_Goal_
Return all the data, word for word.

_Available data_
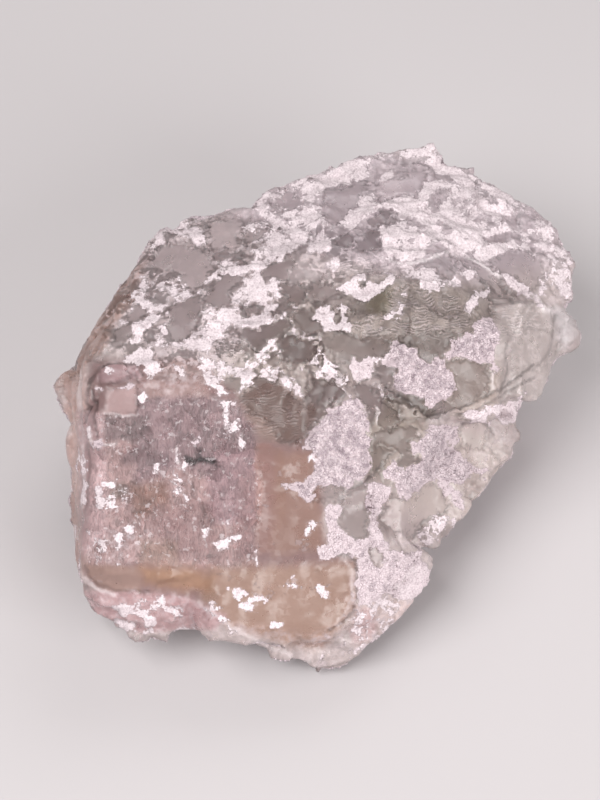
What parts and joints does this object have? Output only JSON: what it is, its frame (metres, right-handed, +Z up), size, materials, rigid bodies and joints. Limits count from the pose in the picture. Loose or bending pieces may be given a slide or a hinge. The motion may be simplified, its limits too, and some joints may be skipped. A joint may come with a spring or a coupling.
{
  "type": "fluorite cluster",
  "caption": "Palm-sized cluster of intergrown cubic fluorite, clear grey-green and see-through, with a patchy white sugar-grained crust, resting on a flat cleavage break.",
  "frame": {"origin": "a point on the flat cleavage break that the cluster rests on, under the middle of the great cube's upper edge", "axes": "+Z up, away from the cleavage break; +X towards the right as the best face is seen; +Y from the great cube's foot towards the crest"},
  "size_m": [0.0563, 0.0584, 0.0267],
  "materials": {
    "clear_fluorite": "smooth natural crystal faces, glassy, faintly frosted",
    "sugar_druse": "fine sugary crystal grains, white with a faint pink cast"
  },
  "bodies": {
    "root": {"fluorite_cluster": "clear_fluorite"}
  },
  "joints": []
}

_Response_
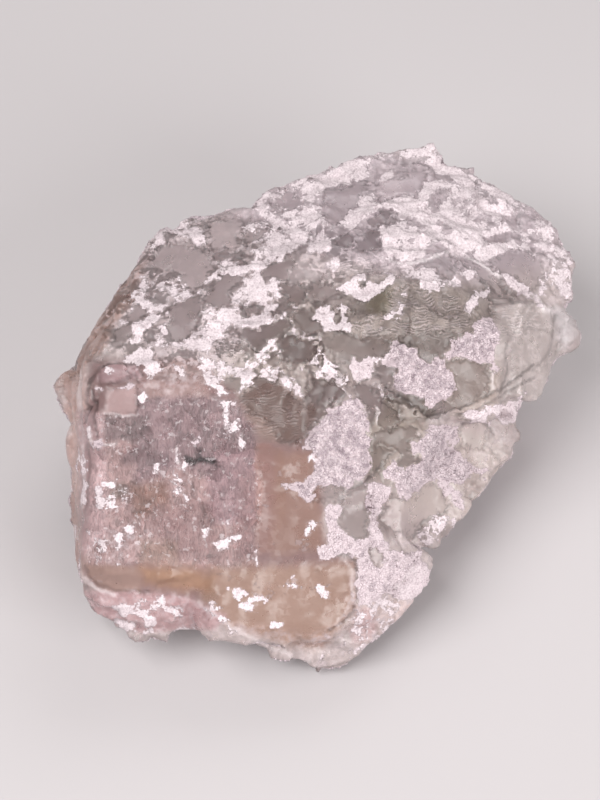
What parts and joints does this object have? Output only JSON: what it is, its frame (metres, right-handed, +Z up), size, materials, rigid bodies and joints. Limits count from the pose in the picture. Loose or bending pieces may be given a slide or a hinge. The motion may be simplified, its limits too, and some joints may be skipped. A joint may come with a spring or a coupling.
{
  "type": "fluorite cluster",
  "caption": "Palm-sized cluster of intergrown cubic fluorite, clear grey-green and see-through, with a patchy white sugar-grained crust, resting on a flat cleavage break.",
  "frame": {"origin": "a point on the flat cleavage break that the cluster rests on, under the middle of the great cube's upper edge", "axes": "+Z up, away from the cleavage break; +X towards the right as the best face is seen; +Y from the great cube's foot towards the crest"},
  "size_m": [0.0563, 0.0584, 0.0267],
  "materials": {
    "clear_fluorite": "smooth natural crystal faces, glassy, faintly frosted",
    "sugar_druse": "fine sugary crystal grains, white with a faint pink cast"
  },
  "bodies": {
    "root": {"fluorite_cluster": "clear_fluorite"}
  },
  "joints": []
}